Washington Post Report Concerns Autopilot
The Post’s analysis concerned only the standard system – Autopilot. “NHTSA’s data includes some incidents where it is “unknown” whether Autopilot or Full Self-Driving was in use,” the Post reports.
The 17 fatal crashes, the paper found, follow specific patterns. “Four involved a motorcycle. Another involved an emergency vehicle. Meanwhile, some of Musk’s decisions — such as widely expanding the availability of the features and stripping the vehicles of radar sensors — appear to have contributed to the reported uptick in incidents,” the Post reports.
More than a dozen accidents involved “reports of Teslas slamming into parked emergency vehicles while in Autopilot,” when flashing lights may confuse sensors about whether an emergency vehicle is stationary.

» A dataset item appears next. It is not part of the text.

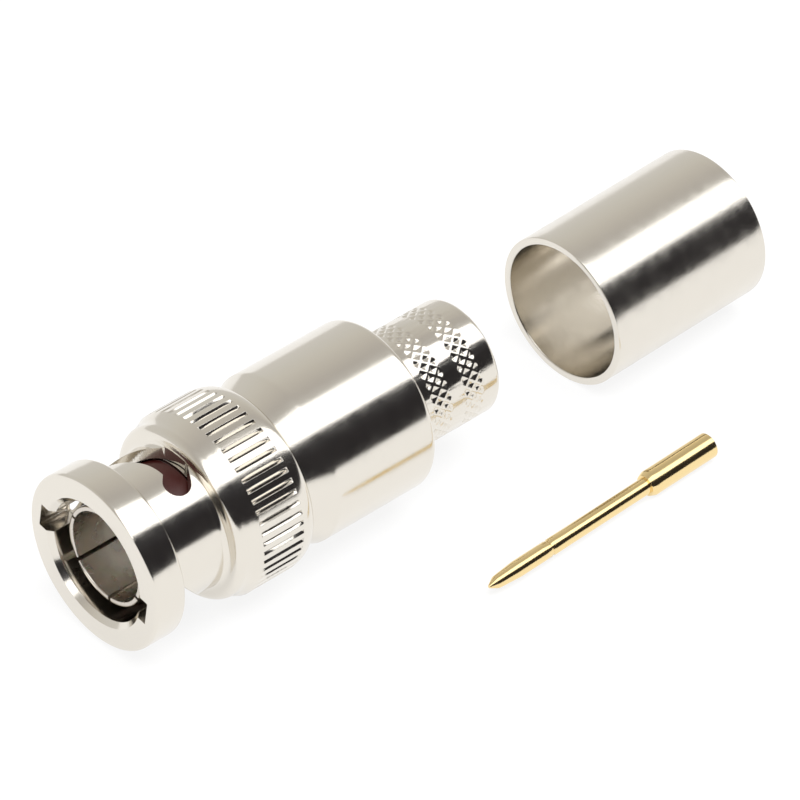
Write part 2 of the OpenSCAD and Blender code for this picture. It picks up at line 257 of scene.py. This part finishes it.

Conflicting Claims, Limited Data
Musk has repeatedly claimed Tesla’s driver supports are safer than a human driver. But the company has blocked NHTSA from releasing data that would enable researchers to study the claim.
“In the section of the NHTSA data specifying the software version, Tesla’s incidents read — in all capital letters — “redacted, may contain confidential business information.” the Post explains.
“Tesla is having more severe — and fatal — crashes than people in a normal data set,” former NHTSA senior safety adviser Missy Cummings told the Post.
“We need to understand if it’s due to actually worse crashes or if there’s some other factor such as a dramatically larger number of miles being driven with Autopilot on,” added Philip Koopman, a Carnegie Mellon University professor who has conducted research on autonomous vehicle safety for 25 years.